If we are to secure the future of a world order that has allowed our countries to enjoy the peace and prosperity that eluded our ancestors – if we are to avoid, in Chancellor Merkel’s phrase,falling “apart into pieces of a puzzle” – then achieving a smooth and orderly Brexit is profoundly necessary.
Conclusion
It would not be right to end this speech without an apposite quote from Konrad Adenauer, a towering figure in the history of the Federal Republic and the CDU, in whose honour this Foundation is named. He once said:
“Wenn die anderen glauben, man ist am Ende, so muss man erst richtig anfangen.” (“when others think we’ve reached the end, that’s when we’ve got to really begin”).
The UK’s departure from the EU is the end of one phase of our relationship. But it’s the beginning of another, and we are determined to remain the best of friends.
So let me finish by returning to that letter written by Annegret Kramp-Karrenbauer and other distinguished Germans to the Times.
The signatories were generous to Britain.
So let me say in response, Britain shares the same admiration and warmth for the people of Germany, for your moral courage, your tolerance and magnanimity, and for your towering achievement in building a nation that is, at once, a model democracy and the economic powerhouse of Europe.

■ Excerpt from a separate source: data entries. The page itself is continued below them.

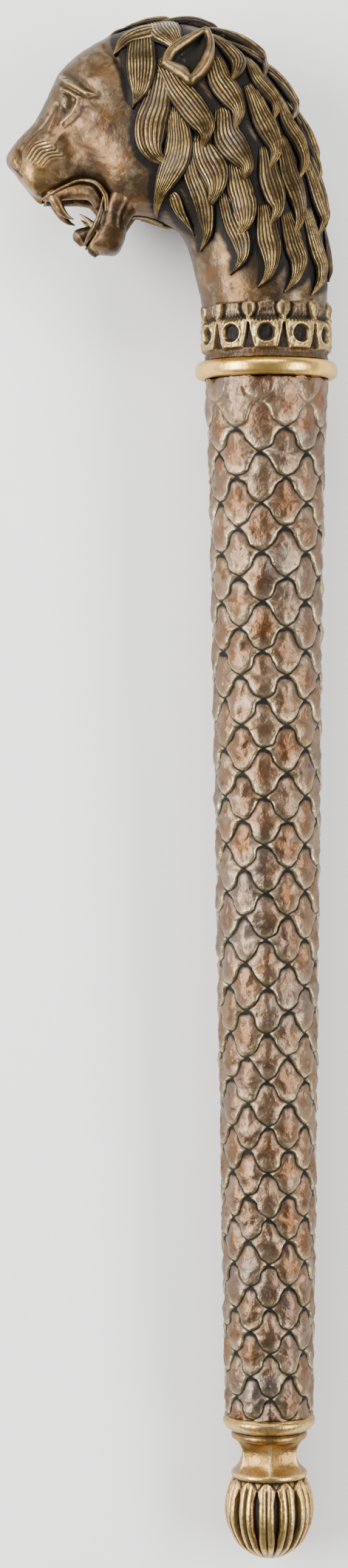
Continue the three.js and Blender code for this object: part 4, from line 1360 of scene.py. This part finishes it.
@dataclass
class ScaledShaft:
    """The tapering shaft, covered by overlapping scales that hang their round lobes towards the foot."""

    columns: int = 7
    rows: int = 22
    radius_foot: float = 20.5
    radius_head: float = 26.9
    flare: float = 1.2
    flare_length: float = 26.0
    pitch_growth: float = 1.115
    twist_foot: float = 1.0
    twist_head: float = -8.6
    flank: tuple[tuple[float, float], ...] = (
        (1.0, 0.0), (0.78, -0.1), (0.62, -0.3), (0.56, -0.54), (0.38, -0.84), (0.0, -1.0),
    )
    groove: float = 1.9
    unevenness: float = 3.4
    plain_end: float = 24.0

    def outline(self) -> Array:
        """The outline of a scale from its top, clockwise, in half columns and half rows."""
        upper = [(1 - x, 1 + y) for x, y in self.flank]
        right = [*upper, *self.flank[1:]]
        left = [(-x, y) for x, y in right[-2:0:-1]]
        return np.array([*right, *left])

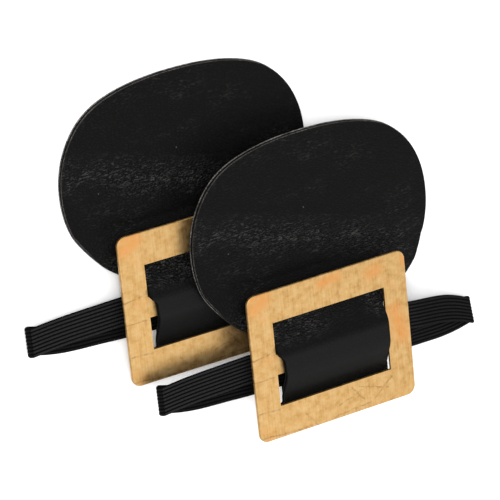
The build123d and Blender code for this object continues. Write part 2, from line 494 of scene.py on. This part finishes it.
def band_line(side, upper):
    """Corner points of one layer of the loop, from its left fold to its right one."""
    step = SLEEVE_STEP if upper else 0.0
    edge_y = FRONT_LAYER_Y if upper else BACK_LAYER_Y
    fold_z = FOLD_CLEARANCE + BAND / 2 + (FOLD_STEP if upper else 0.0)
    return [
        Vector((*LEFT_FOLD, fold_z)),
        Vector((-BUCKLE_EDGE_X, edge_y[0], BACK_LAYER_Z + step - EDGE_SAG)),
        Vector((-SLEEVE_X, edge_y[0], BACK_LAYER_Z + step)),
        Vector((SLEEVE_X, edge_y[1], BACK_LAYER_Z + step)),
        Vector((BUCKLE_EDGE_X, edge_y[1], BACK_LAYER_Z + step - EDGE_SAG)),
        Vector((*RIGHT_FOLD, fold_z - RIGHT_DROP[side])),
    ]


def bowed(points, upper):
    """The same path with its arms bowed along Y, as the band doesn't lie quite straight."""
    out = []
    for p in points:
        fold_x = RIGHT_FOLD[0] if p.x > 0 else -LEFT_FOLD[0]
        share = unit((abs(p.x) - BUCKLE_EDGE_X) / (fold_x - BUCKLE_EDGE_X))
        bow = (UPPER_BOWS if upper else LOWER_BOWS)[int(p.x > 0)]
        bow *= math.sin(math.pi * share ** 1.5)
        if upper and p.x > 0:
            bow += FOLD_TWIST * share
        out.append(p + Vector((0, bow, 0)))
    return out


def fold_line(side, right):
    """Points round a folded end: on the right from upper layer to lower, on the left back up."""
    x, y = RIGHT_FOLD if right else LEFT_FOLD
    drop = RIGHT_DROP[side] if right else 0.0
    centre = Vector((x, y, FOLD_CLEARANCE + BAND / 2 + FOLD_STEP / 2 - drop))
    points = []
    for k in range(1, FOLD_STEPS):
        share = k / FOLD_STEPS
        angle = math.pi * ((0.5 if right else -0.5) - share)
        twist = FOLD_TWIST * (1 - share) if right else 0.0
        points.append(centre + FOLD_STEP / 2 * Vector((math.cos(angle), 0, math.sin(angle)))
                      + Vector((0, twist, 0)))
    return points


def soften(points, reach):
    """Rounds a dense path's corners by averaging neighbours, leaving its ends as they are."""
    out = []
    for i in range(len(points)):
        near = min(reach, i, len(points) - 1 - i)
        window = points[i - near:i + near + 1]
        out.append(sum(window, Vector((0, 0, 0))) / len(window))
    return out


def rib_profile(share):
    """Half the band's thickness at a share of its width: cords side by side, thin at its edges."""
    if share in (0, 1):
        return BAND * BAND_EDGE
    cord = abs(math.sin(math.pi * RIBS * share))
    return BAND / 2 * (0.5 + 0.5 * cord ** 0.6)


def band_tube(path, closed):
    """Loops of points round the ribbed band along a path, with its width along Y."""
    across = RIBS * RIB_POINTS
    points, flat = [], []
    run = 0.0
    for i, centre in enumerate(path):
        before = path[i - 1] if closed or i else centre
        after = path[(i + 1) % len(path)] if closed or i + 1 < len(path) else centre
        heading = after - before
        normal = Vector((-heading.z, 0, heading.x)).normalized()
        if i:
            run += (centre - path[i - 1]).length
        for out in (1, -1):
            for k in range(across + 1)[::out]:
                share = k / across
                half = rib_profile(share)
                y = (share - 0.5) * BAND_WIDTH
                slant = -FOLD_SLANT * y * ease(centre.x, SLANT_START_X, RIGHT_FOLD[0])
                points.append(centre + Vector((slant, y, 0)) + normal * out * half)
                flat.append((run, y, out))
    return points, flat


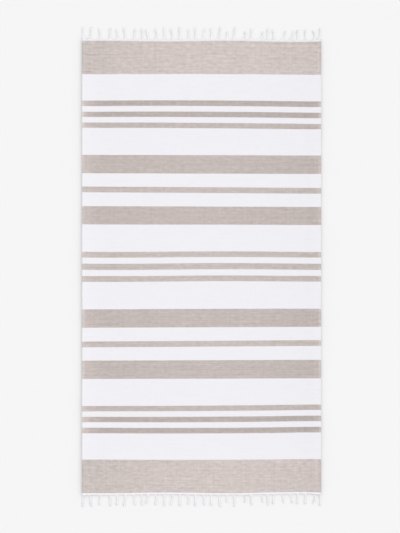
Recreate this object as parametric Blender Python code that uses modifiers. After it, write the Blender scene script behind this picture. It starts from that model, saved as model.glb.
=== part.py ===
"""A flat-woven hammam towel, laid out flat, with a knotted fringe along each short end.

Metres, +Z up. +X runs across the towel and +Y along it. The origin is on the floor, under the middle.
"""
import math
from collections import namedtuple

import bmesh
import bpy
from mathutils import Vector

# Cloth: one length off the loom, its stripes woven in
CLOTH_WIDTH = 0.900
CLOTH_LENGTH = 1.703
CLOTH_THICKNESS = 0.0016
CLOTH_COLUMNS = 18
CLOTH_ROWS = 40

# Heading: the bare warp's last picks, which hold the tassels
HEADING_DEPTH = 0.0048
HEADING_MARGIN = 0.001
PIECE_GAP = 0.0003

# Both long edges curl up off the floor, a little more in some places than in others
CURL_WIDTH = 0.072
CURL_HEIGHT = 0.0052
CURL_CHANGE = 0.0005
CURL_WAVE = 0.62

# The short ends run in a slight wave, outward where it is positive
END_WAVE = 0.0014
END_WAVE_LENGTH = 0.75
END_WAVE_CREST = 0.12

# Low swells where the cloth doesn't lie tight on the floor, sizes in metres
Swell = namedtuple("Swell", "x y across along height")
SWELLS = (
    Swell(x=-0.20, y=0.52, across=0.17, along=0.21, height=0.0012),
    Swell(x=0.19, y=0.34, across=0.20, along=0.17, height=0.0009),
    Swell(x=-0.22, y=-0.30, across=0.15, along=0.24, height=0.0010),
    Swell(x=0.21, y=-0.55, across=0.16, along=0.20, height=0.0013),
)

# Tassels, from -X to +X, in millimetres: where each leaves the heading, how far its tip leans sideways,
# how far its middle bows off the straight line, its length, and how far its frayed tip opens
MILLIMETRE = 0.001
Tassel = namedtuple("Tassel", "root lean bow length spread")
TASSELS = (
    Tassel(-446, -1, 0, 50, 3),
    Tassel(-420, 5, 0, 47, 6),
    Tassel(-381, -5, 1, 42, 4),
    Tassel(-344, 1, -1, 46, 3),
    Tassel(-316, -6, 3, 41, 5),
    Tassel(-285, -8, 0, 46, 4),
    Tassel(-254, 5, -1, 43, 4),
    Tassel(-225, -2, 3, 43, 5),
    Tassel(-200, -10, 2, 37, 4),
    Tassel(-174, -2, 6, 43, 4),
    Tassel(-141, 0, 1, 48, 3),
    Tassel(-110, -8, 4, 42, 6),
    Tassel(-81, -1, 0, 48, 4),
    Tassel(-52, 0, 4, 42, 5),
    Tassel(-22, -2, 0, 48, 3),
    Tassel(8, 4, -1, 43, 4),
    Tassel(36, 1, 0, 42, 7),
    Tassel(65, 6, 0, 48, 4),
    Tassel(96, -1, 1, 31, 4),
    Tassel(121, 4, 0, 46, 4),
    Tassel(152, 7, 11, 31, 4),
    Tassel(186, 4, -1, 42, 6),
    Tassel(218, 9, 7, 32, 4),
    Tassel(248, 3, 0, 45, 4),
    Tassel(273, -5, 1, 42, 4),
    Tassel(303, 15, 1, 38, 4),
    Tassel(334, 17, -1, 37, 3),
    Tassel(362, 1, 0, 42, 4),
    Tassel(391, -1, 0, 41, 7),
    Tassel(424, -6, 6, 38, 4),
    Tassel(446, 1, 0, 50, 3),
)

# Three tassels lie straighter at the -Y end than their opposites: lean in millimetres by root
LOWER_LEANS = {303: 8, 334: 10, 362: -2}

# A tassel's sections: share of its length, size across and up in millimetres, and turn of its twist in degrees.
# It fans out at the heading, runs as a twisted cord, swells at the knot and opens after it.
Section = namedtuple("Section", "share across up turn")
FAN_WIDTH = 16
SECTIONS = (
    Section(0.07, 9.5, 2.2, 0),
    Section(0.17, 6.0, 3.0, 30),
    Section(0.31, 5.2, 3.3, 75),
    Section(0.45, 5.2, 3.3, 120),
    Section(0.59, 5.0, 3.2, 165),
    Section(0.68, 5.2, 3.3, 200),
    Section(0.73, 6.4, 4.4, 225),
    Section(0.79, 6.0, 4.2, 270),
    Section(0.84, 4.8, 3.0, 315),
)
FRAY = (
    Section(0.92, 3.2, 2.4, 0),
    Section(1.00, 2.2, 1.4, 0),
)
FRAY_INNER = 0.7
FAN_SHARE = 0.25
LINE_STEP = 0.02


def lift(x, y):
    """Height of the cloth's underside above the floor."""
    curl_height = CURL_HEIGHT + CURL_CHANGE * math.cos(2 * math.pi * y / CURL_WAVE)
    reach = (abs(x) - CLOTH_WIDTH / 2 + CURL_WIDTH) / CURL_WIDTH
    height = curl_height * max(reach, 0) ** 2
    for swell in SWELLS:
        distance = ((x - swell.x) / swell.across) ** 2 + ((y - swell.y) / swell.along) ** 2
        height += swell.height * max(1 - distance, 0) ** 2
    return height


def end_wave(x):
    """How far the short ends stand out, or in, at this place across the towel."""
    return END_WAVE * math.cos(2 * math.pi * (x - END_WAVE_CREST) / END_WAVE_LENGTH)


def add_cloth(collection):
    """The woven sheet, an open grid given its thickness upward."""
    sheet = bmesh.new()
    bmesh.ops.create_grid(sheet, x_segments=CLOTH_COLUMNS, y_segments=CLOTH_ROWS, size=1)
    for vertex in sheet.verts:
        across, along = vertex.co.x, vertex.co.y
        x = CLOTH_WIDTH / 2 * math.sin(across * math.pi / 2)
        y = along * (CLOTH_LENGTH / 2 + end_wave(x) * abs(along))
        vertex.co = (x, y, lift(x, y))
    cloth = add_object("cloth", sheet, collection)
    solidify = cloth.modifiers.new("Thickness", "SOLIDIFY")
    solidify.thickness = CLOTH_THICKNESS
    solidify.offset = 1
    return cloth


def fan_centre(tassel):
    """Middle of a tassel's fan on the heading, kept inside the selvedges."""
    limit = CLOTH_WIDTH / 2 - HEADING_MARGIN - FAN_WIDTH * MILLIMETRE / 2
    return min(max(tassel.root * MILLIMETRE, -limit), limit)


def tassel_line(tassel, share):
    """A tassel's middle line, seen from above: a share of the way from the heading to its tip."""
    root = tassel.root * MILLIMETRE
    foot = fan_centre(tassel)
    gather = max(1 - share / FAN_SHARE, 0) ** 2
    lean = tassel.lean * MILLIMETRE * share
    bow = tassel.bow * MILLIMETRE * math.sin(math.pi * share)
    x = root + (foot - root) * gather + lean + bow
    y = heading_edge(foot) + tassel.length * MILLIMETRE * share
    return Vector((x, y, 0))


def tassel_frame(tassel, share):
    """Middle point, at its height off the floor, and sideways direction at a share of a tassel's length."""
    middle = tassel_line(tassel, share)
    forward = tassel_line(tassel, share + LINE_STEP) - tassel_line(tassel, share - LINE_STEP)
    forward.normalize()
    sideways = Vector((forward.y, -forward.x, 0))
    middle.z = lift(fan_centre(tassel), CLOTH_LENGTH / 2) * max(1 - share / FAN_SHARE, 0) ** 2
    return middle, sideways


def heading_edge(x):
    """Outer edge of the heading, at the +Y end."""
    return CLOTH_LENGTH / 2 + end_wave(x) + PIECE_GAP + HEADING_DEPTH


def bridge(body, first, second):
    """Faces between two rings with the same number of points."""
    for index in range(len(first)):
        after = (index + 1) % len(first)
        body.faces.new((first[index], first[after], second[after], second[index]))


def cord_ring(body, tassel, section):
    """Four corners of a twisted cord, turned by its section and resting on the floor."""
    middle, sideways = tassel_frame(tassel, section.share)
    turns = [math.radians(section.turn + 45 + 90 * corner) for corner in range(4)]
    half_across = section.across * MILLIMETRE / math.sqrt(2)
    half_up = section.up * MILLIMETRE / math.sqrt(2)
    drop = min(math.sin(turn) for turn in turns)
    ring = []
    for turn in turns:
        rise = Vector((0, 0, half_up * (math.sin(turn) - drop)))
        ring.append(body.verts.new(middle + sideways * half_across * math.cos(turn) + rise))
    return ring


def fray_ring(body, tassel, section, side):
    """Three corners of one half of the frayed tip: outer, top and bottom."""
    middle, sideways = tassel_frame(tassel, section.share)
    knot_share = SECTIONS[-1].share
    opened = (section.share - knot_share) / (1 - knot_share)
    half = section.across * MILLIMETRE / 2
    centre = middle + sideways * side * (half + tassel.spread * MILLIMETRE / 2 * opened)
    height = Vector((0, 0, section.up * MILLIMETRE))
    return [
        body.verts.new(centre + sideways * side * half + height / 2),
        body.verts.new(centre - sideways * side * half * FRAY_INNER + height),
        body.verts.new(centre - sideways * side * half * FRAY_INNER),
    ]


def add_tassel(body, tassel, root_ring):
    """One tassel, grown from its four corners on the heading to its two frayed ends."""
    ring = root_ring
    for section in SECTIONS:
        next_ring = cord_ring(body, tassel, section)
        bridge(body, ring, next_ring)
        ring = next_ring
    right, top, left, bottom = ring
    for side, outer in ((1, right), (-1, left)):
        ring = [outer, top, bottom]
        for section in FRAY:
            next_ring = fray_ring(body, tassel, section, side)
            bridge(body, ring, next_ring)
            ring = next_ring
        body.faces.new(ring)


def heading_station(body, x):
    """Four corners of the heading's section at one place across the towel."""
    low = lift(x, CLOTH_LENGTH / 2)
    outer = heading_edge(x)
    inner = outer - HEADING_DEPTH
    corners = ((inner, low), (inner, low + CLOTH_THICKNESS), (outer, low + CLOTH_THICKNESS), (outer, low))
    return [body.verts.new((x, y, z)) for y, z in corners]


def add_fringe(name, collection, mirrored):
    """A heading and its tassels, built at the +Y end and mirrored for the other."""
    body = bmesh.new()
    last = heading_station(body, -CLOTH_WIDTH / 2)
    body.faces.new(last)
    half_fan = FAN_WIDTH * MILLIMETRE / 2
    for tassel in TASSELS:
        if mirrored:
            tassel = tassel._replace(lean=LOWER_LEANS.get(tassel.root, tassel.lean))
        left = heading_station(body, fan_centre(tassel) - half_fan)
        right = heading_station(body, fan_centre(tassel) + half_fan)
        bridge(body, last, left)
        for first, second in ((0, 1), (1, 2), (3, 0)):
            body.faces.new((left[first], left[second], right[second], right[first]))
        add_tassel(body, tassel, [right[2], left[2], left[3], right[3]])
        last = right
    end = heading_station(body, CLOTH_WIDTH / 2)
    bridge(body, last, end)
    body.faces.new(end)
    if mirrored:
        bmesh.ops.scale(body, vec=(1, -1, 1), verts=body.verts)
    bmesh.ops.recalc_face_normals(body, faces=body.faces)
    return add_object(name, body, collection)


def add_object(name, body, collection):
    """An object of this name in the collection, from a finished bmesh."""
    mesh = bpy.data.meshes.new(name)
    body.to_mesh(mesh)
    body.free()
    part = bpy.data.objects.new(name, mesh)
    collection.objects.link(part)
    return part


def yarn_material(name, colour, roughness):
    """Matt cotton of one colour."""
    material = bpy.data.materials.new(name)
    material.use_nodes = True
    shader = material.node_tree.nodes["Principled BSDF"]
    shader.inputs["Base Color"].default_value = (*colour, 1)
    shader.inputs["Roughness"].default_value = roughness
    shader.inputs["Metallic"].default_value = 0
    return material


def main():
    for old in list(bpy.data.objects):
        bpy.data.objects.remove(old, do_unlink=True)
    towel = bpy.data.collections.new("hammam_towel")
    bpy.context.scene.collection.children.link(towel)
    cloth = add_cloth(towel)
    cloth.data.materials.append(yarn_material("striped cotton", (0.72, 0.68, 0.65), 0.9))
    warp_cotton = yarn_material("warp cotton", (0.87, 0.87, 0.90), 0.85)
    for name, mirrored in (("fringe_a", False), ("fringe_b", True)):
        fringe = add_fringe(name, towel, mirrored)
        fringe.data.materials.append(warp_cotton)


main()
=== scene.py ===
# A flat-woven hammam towel, laid out flat and seen from straight above.
# Metres, +X across the towel, +Y along it toward the top of the picture.
import math
from collections import namedtuple

import bpy
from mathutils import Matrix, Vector, noise


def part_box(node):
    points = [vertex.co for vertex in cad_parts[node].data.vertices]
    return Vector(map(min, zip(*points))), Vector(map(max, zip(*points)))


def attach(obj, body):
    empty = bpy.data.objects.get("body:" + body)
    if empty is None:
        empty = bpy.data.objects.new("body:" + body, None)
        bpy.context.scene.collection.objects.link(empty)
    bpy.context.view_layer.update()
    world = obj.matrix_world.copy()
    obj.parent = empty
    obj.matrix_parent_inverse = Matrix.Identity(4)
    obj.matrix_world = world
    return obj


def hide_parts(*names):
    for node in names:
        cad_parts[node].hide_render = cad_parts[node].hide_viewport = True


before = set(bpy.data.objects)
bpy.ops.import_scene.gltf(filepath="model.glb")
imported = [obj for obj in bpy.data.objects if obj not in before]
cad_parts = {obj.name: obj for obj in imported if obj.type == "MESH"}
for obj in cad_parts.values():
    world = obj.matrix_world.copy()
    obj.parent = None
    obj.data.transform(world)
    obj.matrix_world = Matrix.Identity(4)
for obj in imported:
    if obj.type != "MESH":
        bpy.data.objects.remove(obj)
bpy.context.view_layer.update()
clothLow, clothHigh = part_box("cloth")
print("frame loaded: cloth %.3f m wide" % (clothHigh[0] - clothLow[0]))


# Node helpers, used by materials and Geometry Nodes alike

def feed(tree, socket, value):
    if isinstance(value, bpy.types.NodeSocket):
        tree.links.new(value, socket)
    elif value is not None:
        socket.default_value = value


def addNode(tree, kind, settings=None, **values):
    # values go to the input sockets by name, underscores standing for spaces
    node = tree.nodes.new(kind)
    for name, setting in (settings or {}).items():
        setattr(node, name, setting)
    for name, value in values.items():
        feed(tree, node.inputs[name.replace("_", " ")], value)
    return node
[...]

When 2.1 million Berliners were blockaded and besieged 70 years ago, they could not be sure they would withstand the ordeal and eventually triumph.
They survived because of their courage and resilience, supported by the resolute action of friends who shared their ideals and were determined not to abandon this city.
Those friends did not come to Berlin’s support because of treaties or formal unions.
They acted because of something more powerful, though less tangible: the values that united them, just as values unite us today.
Those values remain constant whatever else changes. Let us remember that as we do our duty in the critical few weeks ahead.